NOSSO NINHO
Densas lembranças pintam em nossa mente quando vai se aproximando a Festa Vermelhense, mais precisamente a “FESTA DO VERMELHENSE AUSENTE”, como costumava ouvir em meu tempo de criança e adolescência. Sem que eu faça qualquer esforço, toca em minha mente um sambinha que tocava nas casas onde dançavam e celebravam o encontro. É bem verdade que havia certo incômodo, porque eu pensava que morar fora, ter emprego era um privilégio quase inalcançável.
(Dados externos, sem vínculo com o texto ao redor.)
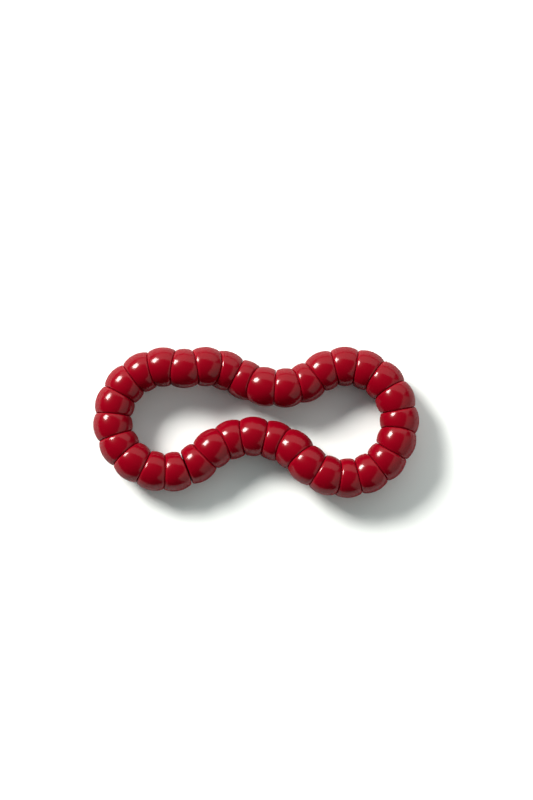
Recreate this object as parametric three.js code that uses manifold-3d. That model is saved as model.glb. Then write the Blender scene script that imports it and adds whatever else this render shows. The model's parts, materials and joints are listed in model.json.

Certo dia minha comadre, de quem não vou revelar o nome, disse-me: “Vá meu compadre, você trabalha muito e, como você está vendo, nem mesmo pode tomar uma cervejinha com os amigos; você não tem recursos para viver uma vida melhor. Até as malas dos que moram fora é mais bonita do que as nossas. Tenho certeza que você vai se sair bem já que é um trabalhador sem preguiça”.
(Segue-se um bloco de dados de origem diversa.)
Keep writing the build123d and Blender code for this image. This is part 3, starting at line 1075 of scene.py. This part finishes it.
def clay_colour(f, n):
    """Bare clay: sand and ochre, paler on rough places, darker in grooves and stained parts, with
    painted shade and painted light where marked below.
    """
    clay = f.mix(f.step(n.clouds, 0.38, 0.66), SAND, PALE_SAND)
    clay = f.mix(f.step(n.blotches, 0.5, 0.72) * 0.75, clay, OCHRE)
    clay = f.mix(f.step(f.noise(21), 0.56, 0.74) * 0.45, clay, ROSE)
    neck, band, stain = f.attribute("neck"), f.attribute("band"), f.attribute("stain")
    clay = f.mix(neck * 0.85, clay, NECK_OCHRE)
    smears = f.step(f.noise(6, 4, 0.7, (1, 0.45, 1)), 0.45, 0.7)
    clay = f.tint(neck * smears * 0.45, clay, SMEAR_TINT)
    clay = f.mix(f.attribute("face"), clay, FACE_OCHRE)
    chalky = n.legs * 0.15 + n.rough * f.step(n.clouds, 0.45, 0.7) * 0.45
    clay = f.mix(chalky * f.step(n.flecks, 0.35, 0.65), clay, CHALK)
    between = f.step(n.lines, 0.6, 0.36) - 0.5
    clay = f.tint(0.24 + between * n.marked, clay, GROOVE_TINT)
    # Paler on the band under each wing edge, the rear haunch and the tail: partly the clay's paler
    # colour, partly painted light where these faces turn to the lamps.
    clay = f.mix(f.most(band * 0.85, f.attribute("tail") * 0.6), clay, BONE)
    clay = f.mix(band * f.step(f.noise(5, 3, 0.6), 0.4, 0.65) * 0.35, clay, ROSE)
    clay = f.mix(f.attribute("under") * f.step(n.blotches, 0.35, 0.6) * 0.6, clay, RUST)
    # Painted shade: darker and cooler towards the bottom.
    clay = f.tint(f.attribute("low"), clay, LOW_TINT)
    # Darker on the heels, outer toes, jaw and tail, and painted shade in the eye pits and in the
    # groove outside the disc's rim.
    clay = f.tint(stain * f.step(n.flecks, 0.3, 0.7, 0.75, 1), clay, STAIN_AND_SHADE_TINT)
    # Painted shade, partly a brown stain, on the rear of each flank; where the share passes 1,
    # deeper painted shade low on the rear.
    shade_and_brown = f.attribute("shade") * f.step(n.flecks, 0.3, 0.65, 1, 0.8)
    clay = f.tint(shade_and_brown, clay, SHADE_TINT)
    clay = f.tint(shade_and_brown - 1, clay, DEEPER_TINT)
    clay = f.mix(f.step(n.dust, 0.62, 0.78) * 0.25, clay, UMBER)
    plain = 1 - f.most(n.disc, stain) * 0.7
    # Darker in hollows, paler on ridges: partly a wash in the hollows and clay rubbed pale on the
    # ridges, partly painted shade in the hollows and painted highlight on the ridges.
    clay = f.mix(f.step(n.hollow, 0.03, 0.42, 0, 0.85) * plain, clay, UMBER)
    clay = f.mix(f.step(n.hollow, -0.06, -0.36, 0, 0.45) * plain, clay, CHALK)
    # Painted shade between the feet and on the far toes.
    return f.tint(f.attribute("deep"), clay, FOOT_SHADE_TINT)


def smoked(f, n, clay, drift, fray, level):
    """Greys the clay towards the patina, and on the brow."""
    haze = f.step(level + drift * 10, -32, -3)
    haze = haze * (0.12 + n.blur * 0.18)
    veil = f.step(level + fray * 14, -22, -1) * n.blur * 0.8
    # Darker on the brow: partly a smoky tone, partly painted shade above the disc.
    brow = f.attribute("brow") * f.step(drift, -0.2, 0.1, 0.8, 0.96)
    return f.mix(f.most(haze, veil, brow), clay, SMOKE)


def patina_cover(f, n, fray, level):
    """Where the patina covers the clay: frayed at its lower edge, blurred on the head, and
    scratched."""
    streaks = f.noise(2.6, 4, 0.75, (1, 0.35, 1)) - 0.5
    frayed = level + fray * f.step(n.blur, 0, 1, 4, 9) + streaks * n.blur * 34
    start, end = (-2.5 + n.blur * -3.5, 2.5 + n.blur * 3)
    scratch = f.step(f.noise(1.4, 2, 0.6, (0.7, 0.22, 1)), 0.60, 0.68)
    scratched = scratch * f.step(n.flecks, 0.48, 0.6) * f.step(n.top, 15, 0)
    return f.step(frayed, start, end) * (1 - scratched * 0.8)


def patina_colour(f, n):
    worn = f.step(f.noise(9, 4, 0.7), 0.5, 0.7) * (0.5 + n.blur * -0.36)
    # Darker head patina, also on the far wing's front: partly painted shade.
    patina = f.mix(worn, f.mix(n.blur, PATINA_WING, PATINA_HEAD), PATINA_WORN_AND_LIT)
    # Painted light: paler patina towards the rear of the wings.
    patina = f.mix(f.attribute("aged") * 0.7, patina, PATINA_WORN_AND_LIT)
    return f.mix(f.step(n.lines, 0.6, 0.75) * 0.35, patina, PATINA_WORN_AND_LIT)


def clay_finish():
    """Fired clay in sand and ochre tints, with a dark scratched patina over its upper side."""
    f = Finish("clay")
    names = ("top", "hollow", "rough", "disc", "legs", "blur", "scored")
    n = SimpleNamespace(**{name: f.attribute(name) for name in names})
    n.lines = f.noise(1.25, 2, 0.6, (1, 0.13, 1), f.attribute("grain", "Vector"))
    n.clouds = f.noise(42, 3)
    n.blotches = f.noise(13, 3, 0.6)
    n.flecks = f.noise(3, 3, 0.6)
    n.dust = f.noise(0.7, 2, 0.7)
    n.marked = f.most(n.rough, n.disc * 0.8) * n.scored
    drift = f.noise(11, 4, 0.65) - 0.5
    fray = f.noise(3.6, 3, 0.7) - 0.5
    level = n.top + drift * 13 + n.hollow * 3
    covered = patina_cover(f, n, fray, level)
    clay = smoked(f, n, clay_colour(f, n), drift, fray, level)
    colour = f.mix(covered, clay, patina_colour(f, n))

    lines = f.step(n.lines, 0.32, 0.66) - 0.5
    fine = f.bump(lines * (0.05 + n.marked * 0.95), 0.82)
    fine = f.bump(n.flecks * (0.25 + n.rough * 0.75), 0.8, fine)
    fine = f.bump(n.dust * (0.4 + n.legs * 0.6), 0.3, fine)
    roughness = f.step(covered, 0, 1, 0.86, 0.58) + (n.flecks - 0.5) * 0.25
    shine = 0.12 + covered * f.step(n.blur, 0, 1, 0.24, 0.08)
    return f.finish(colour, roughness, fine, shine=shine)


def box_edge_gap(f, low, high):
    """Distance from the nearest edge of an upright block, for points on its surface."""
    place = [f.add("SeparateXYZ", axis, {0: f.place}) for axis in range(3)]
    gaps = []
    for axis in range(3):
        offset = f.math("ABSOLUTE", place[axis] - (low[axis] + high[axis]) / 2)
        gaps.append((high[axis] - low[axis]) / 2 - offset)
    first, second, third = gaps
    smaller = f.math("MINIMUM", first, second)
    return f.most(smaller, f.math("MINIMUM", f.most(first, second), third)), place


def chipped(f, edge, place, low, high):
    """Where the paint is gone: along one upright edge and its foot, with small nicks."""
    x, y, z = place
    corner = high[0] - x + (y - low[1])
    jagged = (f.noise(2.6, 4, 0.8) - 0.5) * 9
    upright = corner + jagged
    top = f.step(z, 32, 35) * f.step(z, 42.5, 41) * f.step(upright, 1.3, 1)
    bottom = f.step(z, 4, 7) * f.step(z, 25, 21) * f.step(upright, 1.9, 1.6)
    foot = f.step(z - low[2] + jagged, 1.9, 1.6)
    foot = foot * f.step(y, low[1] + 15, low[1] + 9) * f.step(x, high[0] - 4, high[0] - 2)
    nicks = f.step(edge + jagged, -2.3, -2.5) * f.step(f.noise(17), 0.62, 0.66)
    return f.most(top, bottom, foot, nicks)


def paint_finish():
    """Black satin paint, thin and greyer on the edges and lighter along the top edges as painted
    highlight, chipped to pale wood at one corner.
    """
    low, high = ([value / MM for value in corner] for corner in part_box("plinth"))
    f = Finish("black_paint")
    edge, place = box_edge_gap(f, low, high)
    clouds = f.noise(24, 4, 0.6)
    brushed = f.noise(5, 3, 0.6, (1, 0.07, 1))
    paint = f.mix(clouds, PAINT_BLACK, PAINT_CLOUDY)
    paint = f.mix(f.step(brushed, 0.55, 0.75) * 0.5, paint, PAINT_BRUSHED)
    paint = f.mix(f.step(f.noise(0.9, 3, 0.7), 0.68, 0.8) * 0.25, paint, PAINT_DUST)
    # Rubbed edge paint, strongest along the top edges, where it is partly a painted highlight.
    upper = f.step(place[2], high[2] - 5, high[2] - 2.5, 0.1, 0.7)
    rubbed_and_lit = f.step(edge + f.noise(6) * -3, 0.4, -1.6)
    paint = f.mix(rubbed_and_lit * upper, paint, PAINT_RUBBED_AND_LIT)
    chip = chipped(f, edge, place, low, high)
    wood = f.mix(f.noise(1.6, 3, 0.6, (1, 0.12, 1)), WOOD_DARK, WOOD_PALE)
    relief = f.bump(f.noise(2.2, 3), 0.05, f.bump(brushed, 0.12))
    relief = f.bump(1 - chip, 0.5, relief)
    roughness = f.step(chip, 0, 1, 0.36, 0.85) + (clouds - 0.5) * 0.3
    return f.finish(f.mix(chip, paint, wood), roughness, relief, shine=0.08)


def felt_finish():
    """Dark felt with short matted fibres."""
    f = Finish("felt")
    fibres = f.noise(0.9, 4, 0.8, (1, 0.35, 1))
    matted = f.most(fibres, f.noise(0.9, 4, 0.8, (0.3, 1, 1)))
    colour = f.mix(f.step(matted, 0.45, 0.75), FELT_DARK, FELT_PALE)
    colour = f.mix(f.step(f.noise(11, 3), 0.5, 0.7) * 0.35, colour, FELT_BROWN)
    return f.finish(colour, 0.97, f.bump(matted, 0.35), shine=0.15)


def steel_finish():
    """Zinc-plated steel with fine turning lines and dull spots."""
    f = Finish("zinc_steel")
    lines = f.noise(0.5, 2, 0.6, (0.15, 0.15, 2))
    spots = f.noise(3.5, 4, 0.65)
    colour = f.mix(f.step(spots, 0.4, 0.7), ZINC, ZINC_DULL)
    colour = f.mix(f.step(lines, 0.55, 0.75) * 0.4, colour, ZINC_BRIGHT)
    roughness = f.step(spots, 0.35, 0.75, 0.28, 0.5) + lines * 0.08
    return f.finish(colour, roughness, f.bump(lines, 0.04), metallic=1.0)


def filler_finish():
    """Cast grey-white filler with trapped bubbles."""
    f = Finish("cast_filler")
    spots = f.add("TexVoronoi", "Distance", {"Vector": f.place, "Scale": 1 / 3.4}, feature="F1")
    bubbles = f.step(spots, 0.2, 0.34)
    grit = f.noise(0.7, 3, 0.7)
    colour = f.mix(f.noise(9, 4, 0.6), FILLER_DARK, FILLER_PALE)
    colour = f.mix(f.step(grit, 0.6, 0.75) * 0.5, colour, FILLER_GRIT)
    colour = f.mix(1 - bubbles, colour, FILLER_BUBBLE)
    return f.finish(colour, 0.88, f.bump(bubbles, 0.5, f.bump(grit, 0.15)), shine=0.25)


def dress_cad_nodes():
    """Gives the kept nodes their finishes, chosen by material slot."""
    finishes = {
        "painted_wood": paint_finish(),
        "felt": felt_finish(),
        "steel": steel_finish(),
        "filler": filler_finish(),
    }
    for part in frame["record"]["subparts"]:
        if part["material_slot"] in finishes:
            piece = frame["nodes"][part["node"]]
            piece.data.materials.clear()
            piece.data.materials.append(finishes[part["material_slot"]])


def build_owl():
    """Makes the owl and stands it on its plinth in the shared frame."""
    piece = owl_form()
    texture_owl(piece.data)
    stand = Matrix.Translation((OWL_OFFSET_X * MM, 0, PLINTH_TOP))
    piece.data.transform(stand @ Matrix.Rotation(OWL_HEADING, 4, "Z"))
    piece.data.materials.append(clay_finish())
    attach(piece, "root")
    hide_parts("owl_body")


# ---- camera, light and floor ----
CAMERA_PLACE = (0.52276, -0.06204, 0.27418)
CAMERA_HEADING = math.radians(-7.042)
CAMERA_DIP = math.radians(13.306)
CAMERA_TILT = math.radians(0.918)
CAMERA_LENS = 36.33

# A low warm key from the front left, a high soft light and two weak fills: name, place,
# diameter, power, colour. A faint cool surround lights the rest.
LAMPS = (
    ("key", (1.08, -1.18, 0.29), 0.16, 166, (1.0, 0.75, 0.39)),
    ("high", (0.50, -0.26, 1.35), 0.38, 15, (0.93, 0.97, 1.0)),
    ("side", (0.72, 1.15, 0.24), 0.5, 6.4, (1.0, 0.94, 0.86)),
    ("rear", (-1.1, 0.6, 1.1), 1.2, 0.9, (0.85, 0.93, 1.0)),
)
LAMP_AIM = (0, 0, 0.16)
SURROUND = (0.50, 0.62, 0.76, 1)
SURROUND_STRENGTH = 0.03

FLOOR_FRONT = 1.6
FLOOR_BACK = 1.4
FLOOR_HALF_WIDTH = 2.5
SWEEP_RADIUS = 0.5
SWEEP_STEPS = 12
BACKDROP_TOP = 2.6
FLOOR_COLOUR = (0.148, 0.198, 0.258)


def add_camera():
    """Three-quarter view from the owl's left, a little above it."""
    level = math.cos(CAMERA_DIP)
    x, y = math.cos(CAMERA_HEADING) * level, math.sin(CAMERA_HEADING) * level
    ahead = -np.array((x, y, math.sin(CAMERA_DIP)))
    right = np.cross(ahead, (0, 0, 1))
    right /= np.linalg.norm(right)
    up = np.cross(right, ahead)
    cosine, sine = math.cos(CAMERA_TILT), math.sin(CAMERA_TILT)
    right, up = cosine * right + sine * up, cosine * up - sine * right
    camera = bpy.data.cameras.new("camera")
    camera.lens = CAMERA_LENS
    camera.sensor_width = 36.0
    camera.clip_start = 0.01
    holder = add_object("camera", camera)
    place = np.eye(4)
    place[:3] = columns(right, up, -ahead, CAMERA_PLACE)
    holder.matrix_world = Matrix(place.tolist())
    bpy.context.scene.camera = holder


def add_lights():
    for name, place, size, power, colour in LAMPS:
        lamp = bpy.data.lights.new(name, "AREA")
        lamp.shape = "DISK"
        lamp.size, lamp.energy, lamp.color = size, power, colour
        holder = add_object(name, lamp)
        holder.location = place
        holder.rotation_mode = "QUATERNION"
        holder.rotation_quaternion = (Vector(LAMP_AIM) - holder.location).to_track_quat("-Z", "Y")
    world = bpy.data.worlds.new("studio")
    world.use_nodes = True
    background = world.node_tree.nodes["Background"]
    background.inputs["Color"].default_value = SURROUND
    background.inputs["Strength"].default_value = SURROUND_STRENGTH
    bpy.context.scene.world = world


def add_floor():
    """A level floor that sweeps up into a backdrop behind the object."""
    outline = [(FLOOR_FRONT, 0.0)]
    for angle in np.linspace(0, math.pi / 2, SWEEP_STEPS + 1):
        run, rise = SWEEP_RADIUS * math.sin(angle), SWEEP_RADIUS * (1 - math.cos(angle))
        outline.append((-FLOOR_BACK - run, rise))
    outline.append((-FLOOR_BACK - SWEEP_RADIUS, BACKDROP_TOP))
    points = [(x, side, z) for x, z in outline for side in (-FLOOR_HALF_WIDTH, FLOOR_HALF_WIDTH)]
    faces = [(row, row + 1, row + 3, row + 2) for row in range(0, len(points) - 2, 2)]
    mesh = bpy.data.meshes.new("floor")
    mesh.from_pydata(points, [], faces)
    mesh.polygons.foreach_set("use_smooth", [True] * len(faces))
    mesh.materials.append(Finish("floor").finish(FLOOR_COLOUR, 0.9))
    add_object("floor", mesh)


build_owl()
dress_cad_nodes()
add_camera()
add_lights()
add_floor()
Minha comadre tinha razão, mas não cem por cento de razão; ela não me explicou como ficaria minha emoção ao deixar meu ninho e sair para voos tão distantes, nem sobre o poder cortante da saudade que de vez em quando invade a alma de quem deixa sua origem para viver a realidade dos outros; tentar combinar o jeito meio roceiro de ser com o jeito citadino, onde a necessidade de acalmar a mente choca com a necessidade de ganhar mais do que precisa para viver, é algo muito difícil. Para viver longe da origem é preciso pagar o preço do progresso em terras aleias.
Tenho muito a agradecer à minha comadre; foi bom, tive progresso, talvez mais do que eu esperava para quem sai da terra natal com apenas aquelas duas apresentadas com frequência através daquele velho ditado: “uma mão na frente e outra atrás”. Nunca entendi bem esta frase, mas é certo que ela indica que nada trouxe além de mim mesmo. O que me ajudou muito foram aqueles companheiros que comigo iniciaram esta longa viagem, a meu ver, com volta apenas para uma pequena visita à minha mãe terra, como as que fiz durante anos e anos à minha origem familiar.
Hoje, sem poderes para desmanchar os trabalhos que as linhas do futuro bordaram, procuro chegar à minha terra pelo lado do 350 (nome que dávamos à vila Don Correia, por ela ter sido fundada bem no quilômetro 350 da Rodovia Rio Bahia. Ao chegar, procuro comtemplar lá do alto da Serra Mãe de Deus (antes chamada de Serra dos Vitorino), para ver lá em baixo nosso ninho, de onde voei como os filhotes da águia voam para conquistarem a sobrevivência; saio pela mesma estrada para olhar para baixo, filmar, fotografar e dizer um até breve.
Na saída digo a mim mesmo: que bom que mãe terra, como nossa mãe, nos prepara para viajar, sem deixar de nos oferecer sua doce imagem para guardarmos em nosso mundo interno, o que nos permite sentir que mesmo estando longe ela se faz presente – nunca estamos sós.
Se a minha comadre pudesse retocar aquela sua conversa, certamente diria: “Vá! Vai ser difícil, mas meus filhos também foram e deu certo”.
AO ME DIZER PARA VOAR, ELA ESTAVA DIZENDO TAMBÉM, QUE EU TINHA CAPACIDADE PARA CAMINHAR LONGE DE MINHAS MÃES: MARIA FRUTUOSO E TERRA.